Industrial metals such as copper and steel, dampened by a lack of Chinese demand in recent years, have rallied over 30 per cent off their October lows. Even under the close watch of Beijing, Hong Kong has been the epicentre of a number of exciting developments.

These measures look to lead the city into a virtual-asset hub, with the policy stance being more clearly communicated. There is also the possibility that Chinese citizens will be able to gain access to cryptocurrencies through Hong Kong. The region used to attract large cryptocurrency players such as Binance and FTX due to favourable policy, but were since deterred with the mainland’s harsher directives.

Charles Li, chairman at Micro Connect emphasised that ‘We need to find ways to help China do things that China itself is not yet prepared and able to do’, and that this was a vital ‘psychological step’.

Extend AML coverage

By June 2023, virtual asset service providers will be subject to the same anti-money laundering and counter-terrorist financing laws as traditional financial institutions. This is primarily targeted to include the operation of virtual asset exchanges. Hong Kong also recently saw the launch of the first cryptocurrency exchange-traded funds (ETF).

CSOP Asset Management issued the long awaited securities that offer institutions easy access to Bitcoin and ethereum, whose ETFs initially raised $59 million and $20 million, respectively. The lack of accessible securities such as ETFs in the US have been argued to be, in part, a reason for the exodus of capital to offshore, less regulated jurisdictions.

The Securities and Futures Commission (SFC) has put forward a number of tokens that it will allow retail investors to trade, though it is aware of the risks the industry brings. Compulsory licensing programmes are planned for platforms looking to offer retail services, together with improved education.

China is also set to launch the first national Digital Asset marketplace – a state backed non-fungible token (NFT) platform. In addition to NFT collectibles, the marketplace will also facilitate trading of on-chain property rights and digital copyrights.

Japan’s favourable switch on stablecoins

Across the East China Sea, Japanese authorities have given the green light to allow the local listing of foreign stablecoins. The Financial Services Agency (FSA) is eyeing regulations that will allow local distributors to process payments-focused stablecoins. Domestic exchanges are presently not allowed to list foreign stablecoins such as USDT and USDC.

The reversal of this ban may significantly pick up trading volumes in the region as local exchanges will be able to offer assets paired against the largest stable coins. Presently, close to 90 per cent of all BTC trades are conducted in stablecoins. FTX Japan is also one of the solvent subsidiaries of the FTX group of companies.
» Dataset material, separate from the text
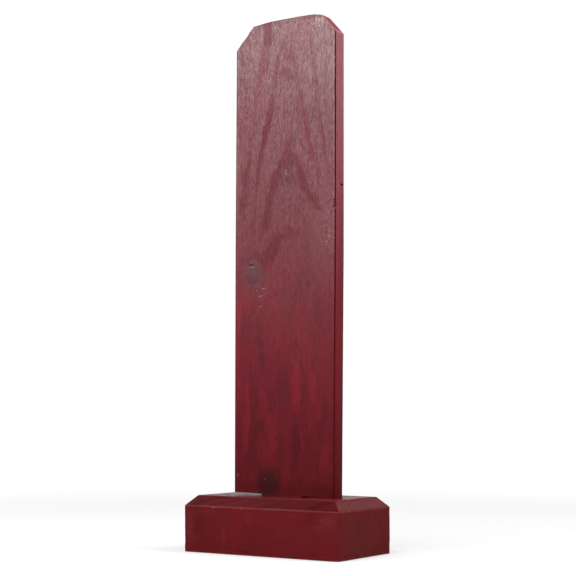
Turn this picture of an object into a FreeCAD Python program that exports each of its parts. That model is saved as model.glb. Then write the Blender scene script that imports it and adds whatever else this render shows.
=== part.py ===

The assets are likely to be put on sale, pending court approval. Customer withdrawals for FTX Japan are likely to resume in February.

South Korea recently announced the launch of a Metaverse that will be a replica of its capital city, Seoul. Citizens are being encouraged to use their virtual avatars to access tax advice, youth counselling, and small businesses. The Metaverse will soon incorporate augmented-reality and cryptocurrency, along with investor services.

This forms its Digital New Deal initiative, which seeks to improve public services.

Inflation slowing in the US, together with a decrease in the pace of rate hikes and a resumption in Chinese demand, could be the catalyst for an Asian-led recovery. We view these developments as overwhelmingly positive for the industry.

While it may be too early to call a bottom, Bitcoin is currently trading in deep value territory. Chinese and other Asian markets are substantial in size, and are what the industry may need to drive us into a new bull market.